**Records excerpted from a collection**
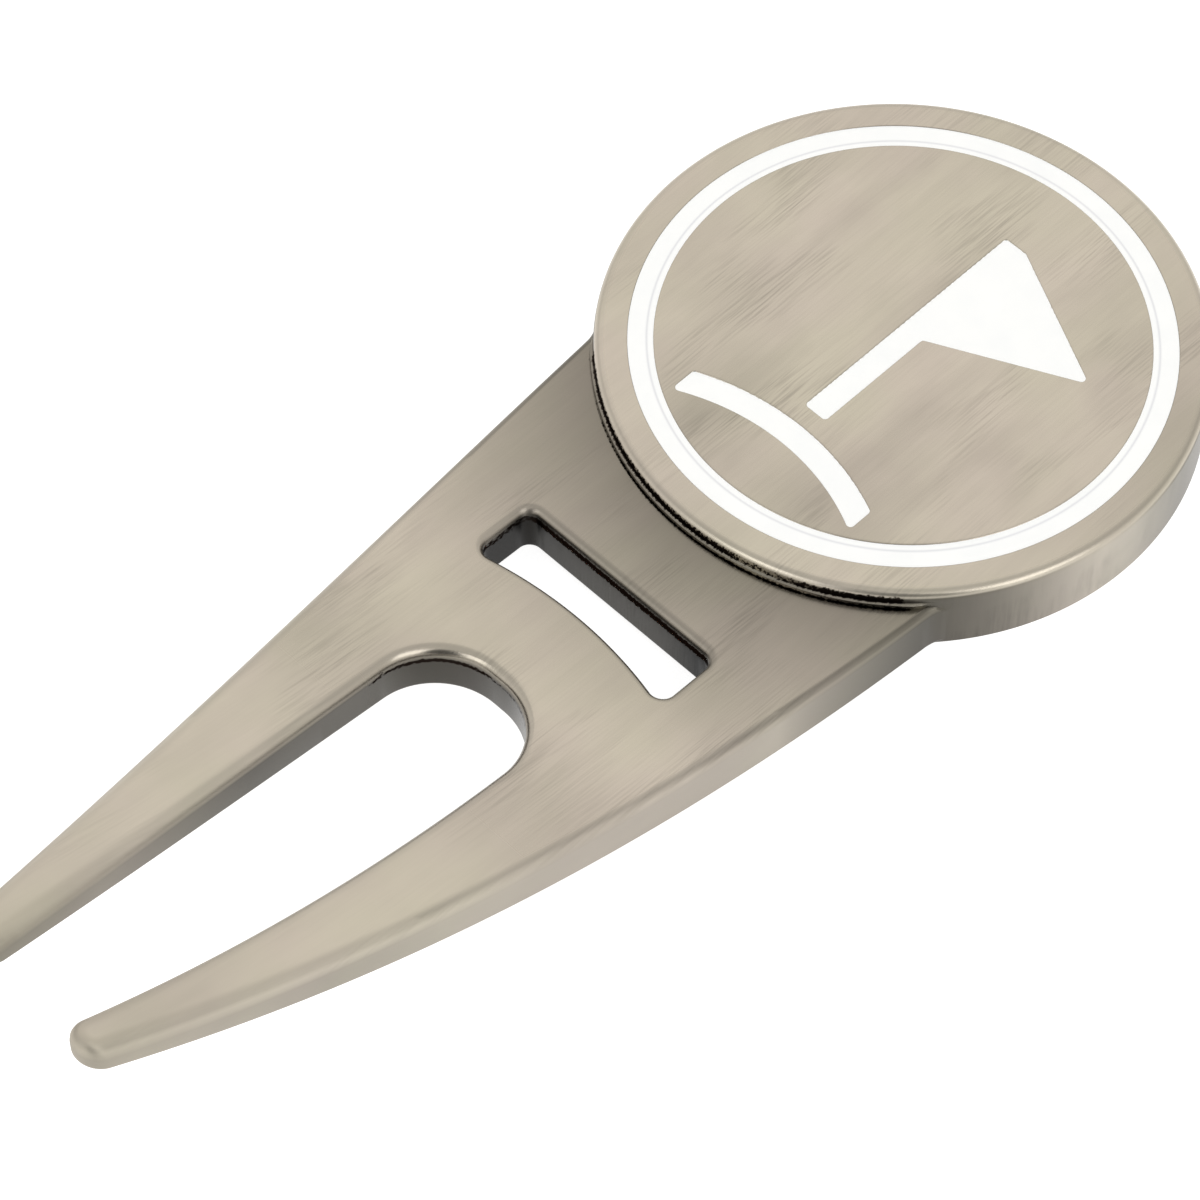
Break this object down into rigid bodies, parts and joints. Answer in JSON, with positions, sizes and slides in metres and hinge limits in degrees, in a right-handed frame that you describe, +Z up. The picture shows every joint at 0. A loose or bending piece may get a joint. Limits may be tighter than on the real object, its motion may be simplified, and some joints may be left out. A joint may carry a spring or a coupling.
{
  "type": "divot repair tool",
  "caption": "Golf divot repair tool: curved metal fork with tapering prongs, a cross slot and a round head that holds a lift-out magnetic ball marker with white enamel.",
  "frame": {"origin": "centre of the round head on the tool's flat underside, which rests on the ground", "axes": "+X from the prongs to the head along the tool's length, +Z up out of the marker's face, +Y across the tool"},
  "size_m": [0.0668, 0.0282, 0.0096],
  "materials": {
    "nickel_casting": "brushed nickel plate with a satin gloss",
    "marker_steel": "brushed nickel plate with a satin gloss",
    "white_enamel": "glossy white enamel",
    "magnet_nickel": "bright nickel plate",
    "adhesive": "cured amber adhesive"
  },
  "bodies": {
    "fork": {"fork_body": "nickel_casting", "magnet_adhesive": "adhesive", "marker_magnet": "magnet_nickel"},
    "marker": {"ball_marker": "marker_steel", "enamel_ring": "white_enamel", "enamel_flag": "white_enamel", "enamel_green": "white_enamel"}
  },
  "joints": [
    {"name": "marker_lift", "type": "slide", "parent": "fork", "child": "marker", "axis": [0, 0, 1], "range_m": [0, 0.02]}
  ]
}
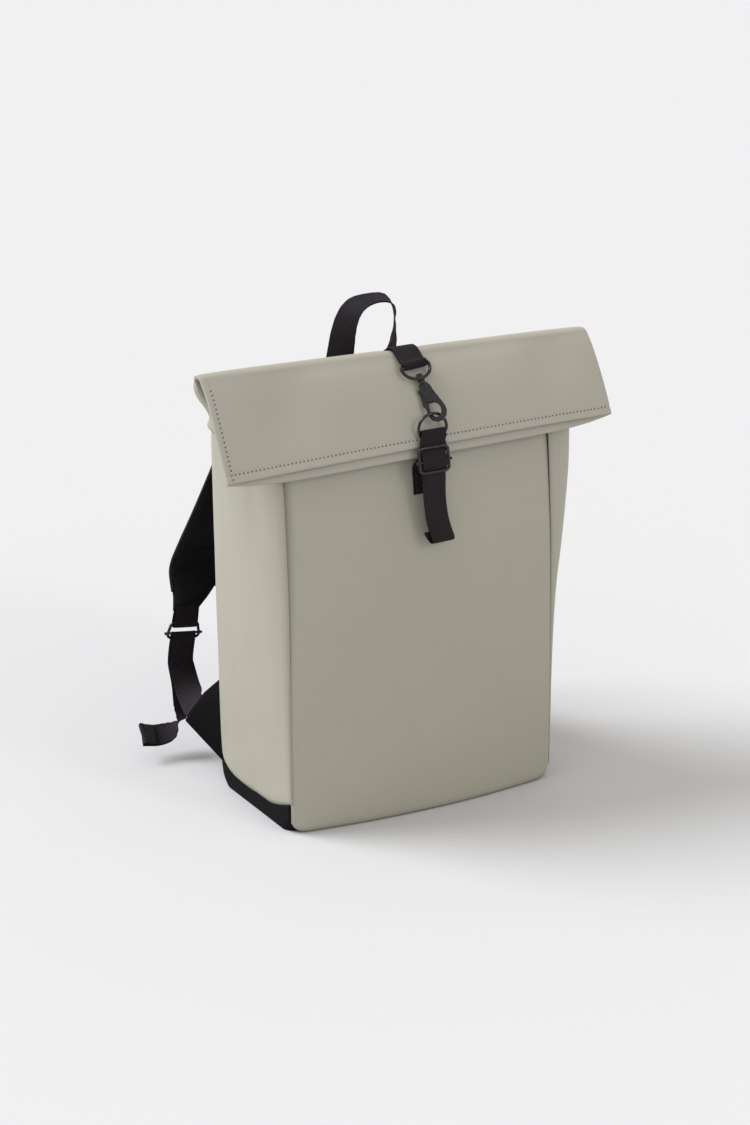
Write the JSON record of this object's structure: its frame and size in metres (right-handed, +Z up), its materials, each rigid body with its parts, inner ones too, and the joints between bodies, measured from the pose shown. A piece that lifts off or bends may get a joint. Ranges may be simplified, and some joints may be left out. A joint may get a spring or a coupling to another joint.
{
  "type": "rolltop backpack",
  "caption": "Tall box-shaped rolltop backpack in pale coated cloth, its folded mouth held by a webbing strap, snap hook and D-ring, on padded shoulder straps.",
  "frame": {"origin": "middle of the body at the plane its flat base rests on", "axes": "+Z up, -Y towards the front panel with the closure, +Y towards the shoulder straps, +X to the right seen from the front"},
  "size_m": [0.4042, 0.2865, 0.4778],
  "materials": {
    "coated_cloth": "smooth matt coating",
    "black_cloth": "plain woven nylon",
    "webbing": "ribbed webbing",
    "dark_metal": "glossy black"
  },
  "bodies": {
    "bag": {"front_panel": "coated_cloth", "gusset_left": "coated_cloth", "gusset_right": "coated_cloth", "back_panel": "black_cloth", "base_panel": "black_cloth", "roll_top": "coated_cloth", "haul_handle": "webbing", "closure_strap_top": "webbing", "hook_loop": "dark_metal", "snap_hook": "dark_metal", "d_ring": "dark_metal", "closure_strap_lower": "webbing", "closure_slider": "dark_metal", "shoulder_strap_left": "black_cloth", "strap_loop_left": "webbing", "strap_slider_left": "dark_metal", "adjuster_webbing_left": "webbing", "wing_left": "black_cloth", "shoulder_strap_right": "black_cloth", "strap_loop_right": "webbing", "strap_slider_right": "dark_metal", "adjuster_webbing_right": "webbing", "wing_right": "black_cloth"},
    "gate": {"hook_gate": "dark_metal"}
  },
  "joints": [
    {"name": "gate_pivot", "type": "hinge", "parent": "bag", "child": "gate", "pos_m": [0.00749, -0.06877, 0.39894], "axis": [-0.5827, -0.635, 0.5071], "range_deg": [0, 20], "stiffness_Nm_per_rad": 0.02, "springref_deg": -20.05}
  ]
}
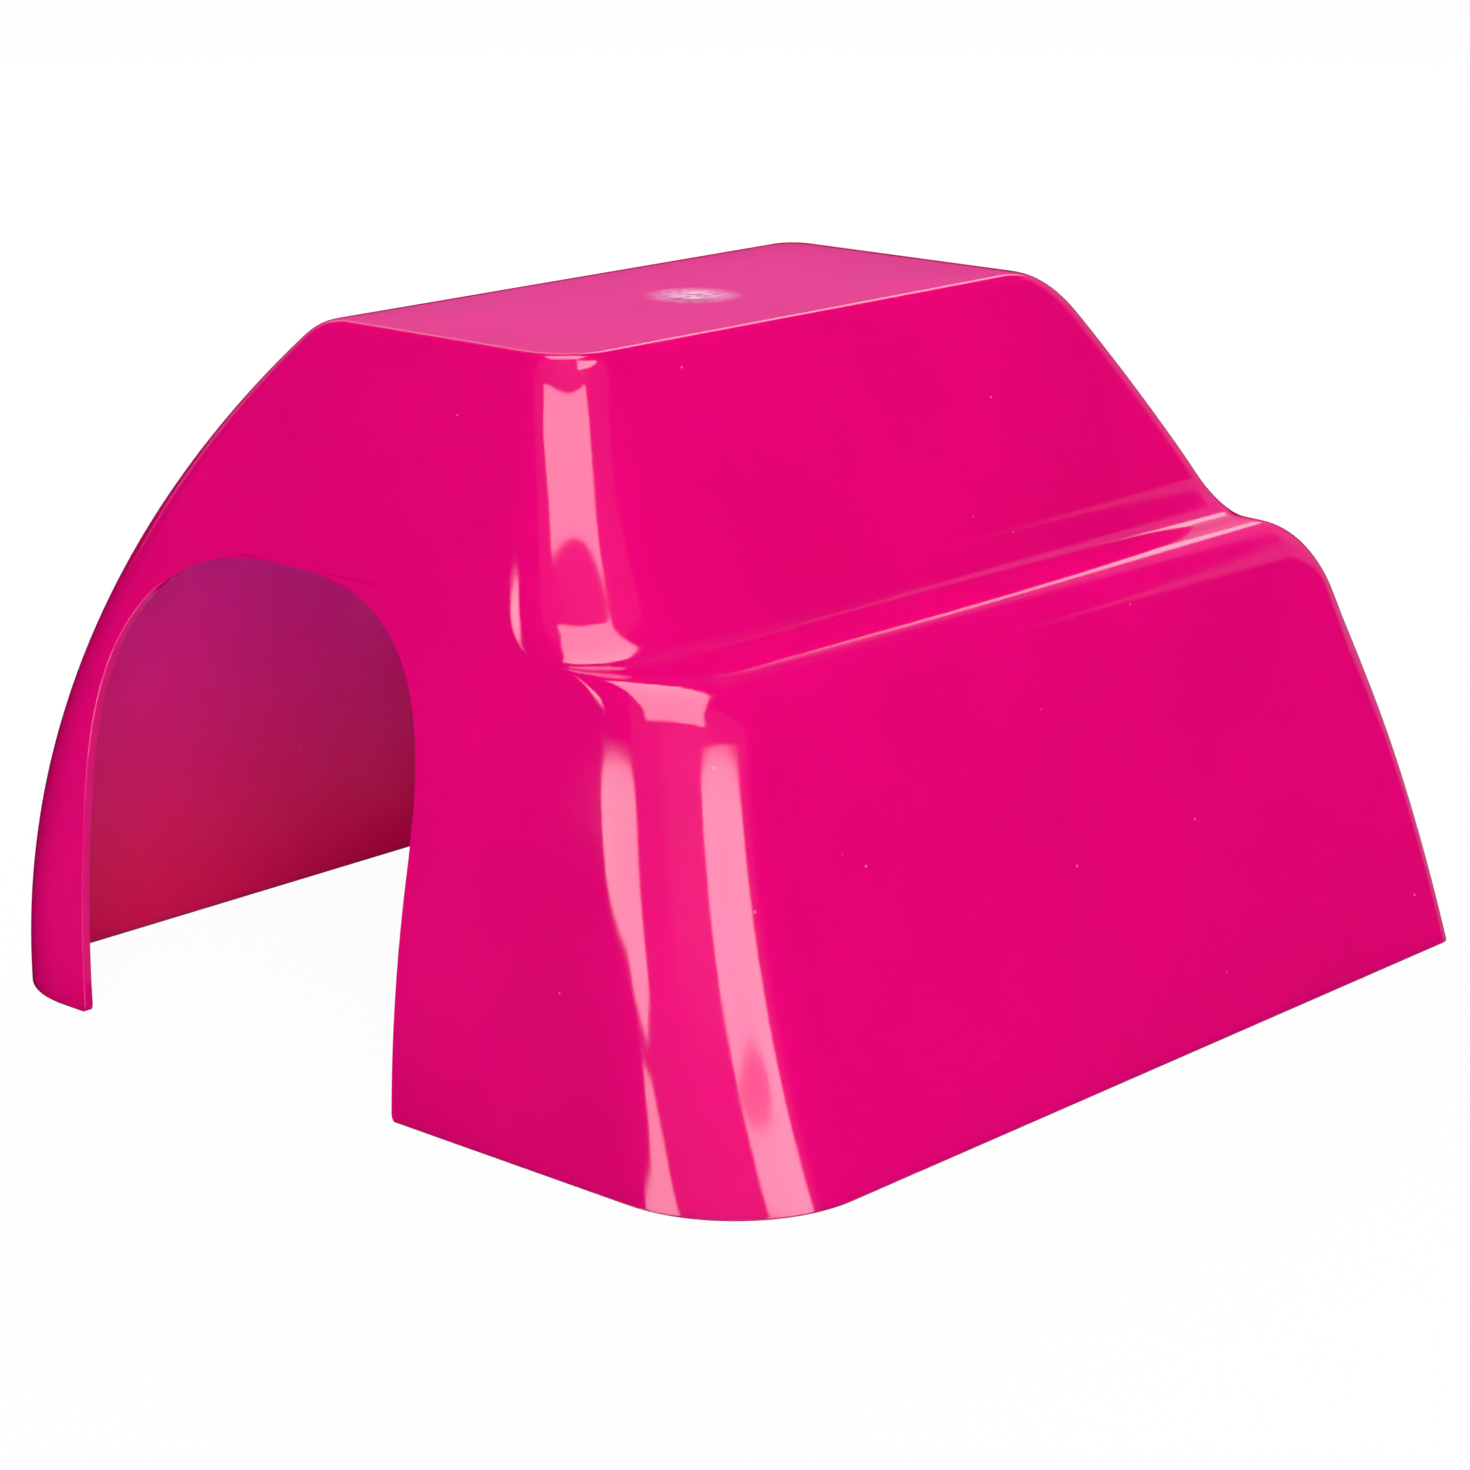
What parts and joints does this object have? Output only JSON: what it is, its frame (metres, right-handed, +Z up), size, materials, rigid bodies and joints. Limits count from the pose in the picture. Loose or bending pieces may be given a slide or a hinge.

**Requirement**
List all lines from the entries that include the word "pose".

**Expected answer**
Write the JSON record of this object's structure: its frame and size in metres (right-handed, +Z up), its materials, each rigid body with its parts, inner ones too, and the joints between bodies, measured from the pose shown. A piece that lifts off or bends may get a joint. Ranges may be simplified, and some joints may be left out. A joint may get a spring or a coupling to another joint.
What parts and joints does this object have? Output only JSON: what it is, its frame (metres, right-handed, +Z up), size, materials, rigid bodies and joints. Limits count from the pose in the picture. Loose or bending pieces may be given a slide or a hinge.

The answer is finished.